* start Given information *
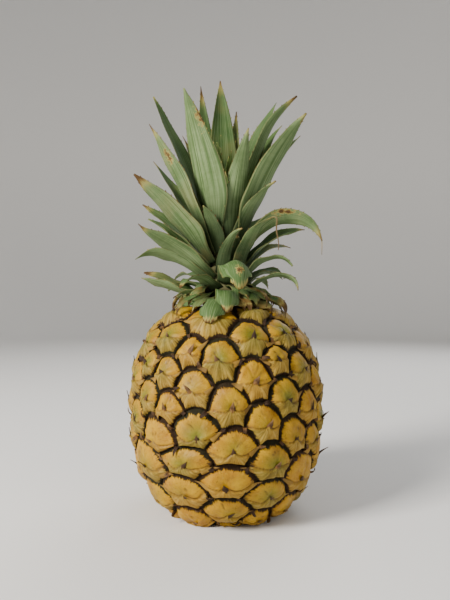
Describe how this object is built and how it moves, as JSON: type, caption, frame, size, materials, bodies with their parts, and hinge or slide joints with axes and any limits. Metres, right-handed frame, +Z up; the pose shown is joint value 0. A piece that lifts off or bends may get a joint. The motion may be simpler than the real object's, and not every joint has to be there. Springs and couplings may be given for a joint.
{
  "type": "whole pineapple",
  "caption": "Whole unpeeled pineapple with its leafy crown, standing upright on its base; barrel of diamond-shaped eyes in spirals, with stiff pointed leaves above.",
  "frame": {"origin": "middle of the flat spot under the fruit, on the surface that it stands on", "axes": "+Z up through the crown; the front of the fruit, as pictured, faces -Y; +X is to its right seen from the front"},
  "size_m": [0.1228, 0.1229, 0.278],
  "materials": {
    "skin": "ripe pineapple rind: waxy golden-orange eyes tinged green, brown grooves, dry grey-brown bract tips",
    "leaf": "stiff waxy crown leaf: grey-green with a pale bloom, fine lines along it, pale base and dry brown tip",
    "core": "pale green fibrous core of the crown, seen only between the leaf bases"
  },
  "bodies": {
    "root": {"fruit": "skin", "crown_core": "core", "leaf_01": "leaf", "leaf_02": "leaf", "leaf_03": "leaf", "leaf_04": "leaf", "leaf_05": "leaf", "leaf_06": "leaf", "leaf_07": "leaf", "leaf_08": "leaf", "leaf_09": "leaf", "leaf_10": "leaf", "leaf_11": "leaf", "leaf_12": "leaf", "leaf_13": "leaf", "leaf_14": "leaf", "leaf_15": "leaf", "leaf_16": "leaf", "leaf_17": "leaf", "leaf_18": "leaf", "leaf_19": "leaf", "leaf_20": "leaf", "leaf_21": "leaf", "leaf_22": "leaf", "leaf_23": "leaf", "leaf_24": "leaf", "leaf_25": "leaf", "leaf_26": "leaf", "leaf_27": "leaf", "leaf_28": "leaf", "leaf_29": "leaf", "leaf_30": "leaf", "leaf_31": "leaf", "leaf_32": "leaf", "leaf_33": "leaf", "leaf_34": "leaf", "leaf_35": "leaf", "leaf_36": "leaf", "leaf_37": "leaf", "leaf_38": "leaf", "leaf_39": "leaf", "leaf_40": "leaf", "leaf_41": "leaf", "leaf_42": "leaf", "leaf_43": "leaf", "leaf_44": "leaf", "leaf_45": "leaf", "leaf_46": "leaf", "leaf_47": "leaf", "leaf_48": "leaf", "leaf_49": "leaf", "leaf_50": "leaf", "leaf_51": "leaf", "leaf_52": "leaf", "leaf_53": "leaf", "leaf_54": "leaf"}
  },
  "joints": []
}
* end Given information *
What you are asked to do
Output the listing above exactly as it appears.

Completed exercise
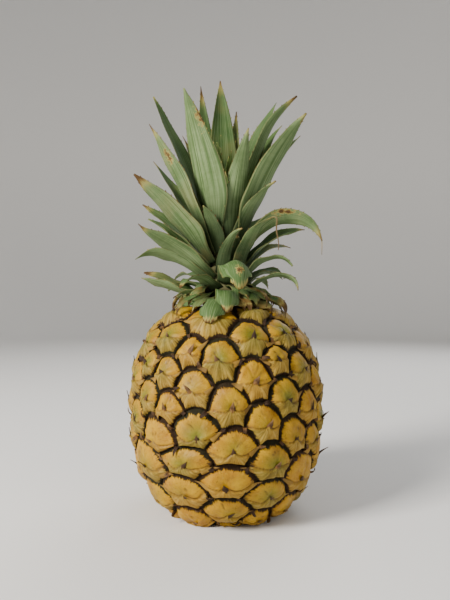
Describe how this object is built and how it moves, as JSON: type, caption, frame, size, materials, bodies with their parts, and hinge or slide joints with axes and any limits. Metres, right-handed frame, +Z up; the pose shown is joint value 0. A piece that lifts off or bends may get a joint. The motion may be simpler than the real object's, and not every joint has to be there. Springs and couplings may be given for a joint.
{
  "type": "whole pineapple",
  "caption": "Whole unpeeled pineapple with its leafy crown, standing upright on its base; barrel of diamond-shaped eyes in spirals, with stiff pointed leaves above.",
  "frame": {"origin": "middle of the flat spot under the fruit, on the surface that it stands on", "axes": "+Z up through the crown; the front of the fruit, as pictured, faces -Y; +X is to its right seen from the front"},
  "size_m": [0.1228, 0.1229, 0.278],
  "materials": {
    "skin": "ripe pineapple rind: waxy golden-orange eyes tinged green, brown grooves, dry grey-brown bract tips",
    "leaf": "stiff waxy crown leaf: grey-green with a pale bloom, fine lines along it, pale base and dry brown tip",
    "core": "pale green fibrous core of the crown, seen only between the leaf bases"
  },
  "bodies": {
    "root": {"fruit": "skin", "crown_core": "core", "leaf_01": "leaf", "leaf_02": "leaf", "leaf_03": "leaf", "leaf_04": "leaf", "leaf_05": "leaf", "leaf_06": "leaf", "leaf_07": "leaf", "leaf_08": "leaf", "leaf_09": "leaf", "leaf_10": "leaf", "leaf_11": "leaf", "leaf_12": "leaf", "leaf_13": "leaf", "leaf_14": "leaf", "leaf_15": "leaf", "leaf_16": "leaf", "leaf_17": "leaf", "leaf_18": "leaf", "leaf_19": "leaf", "leaf_20": "leaf", "leaf_21": "leaf", "leaf_22": "leaf", "leaf_23": "leaf", "leaf_24": "leaf", "leaf_25": "leaf", "leaf_26": "leaf", "leaf_27": "leaf", "leaf_28": "leaf", "leaf_29": "leaf", "leaf_30": "leaf", "leaf_31": "leaf", "leaf_32": "leaf", "leaf_33": "leaf", "leaf_34": "leaf", "leaf_35": "leaf", "leaf_36": "leaf", "leaf_37": "leaf", "leaf_38": "leaf", "leaf_39": "leaf", "leaf_40": "leaf", "leaf_41": "leaf", "leaf_42": "leaf", "leaf_43": "leaf", "leaf_44": "leaf", "leaf_45": "leaf", "leaf_46": "leaf", "leaf_47": "leaf", "leaf_48": "leaf", "leaf_49": "leaf", "leaf_50": "leaf", "leaf_51": "leaf", "leaf_52": "leaf", "leaf_53": "leaf", "leaf_54": "leaf"}
  },
  "joints": []
}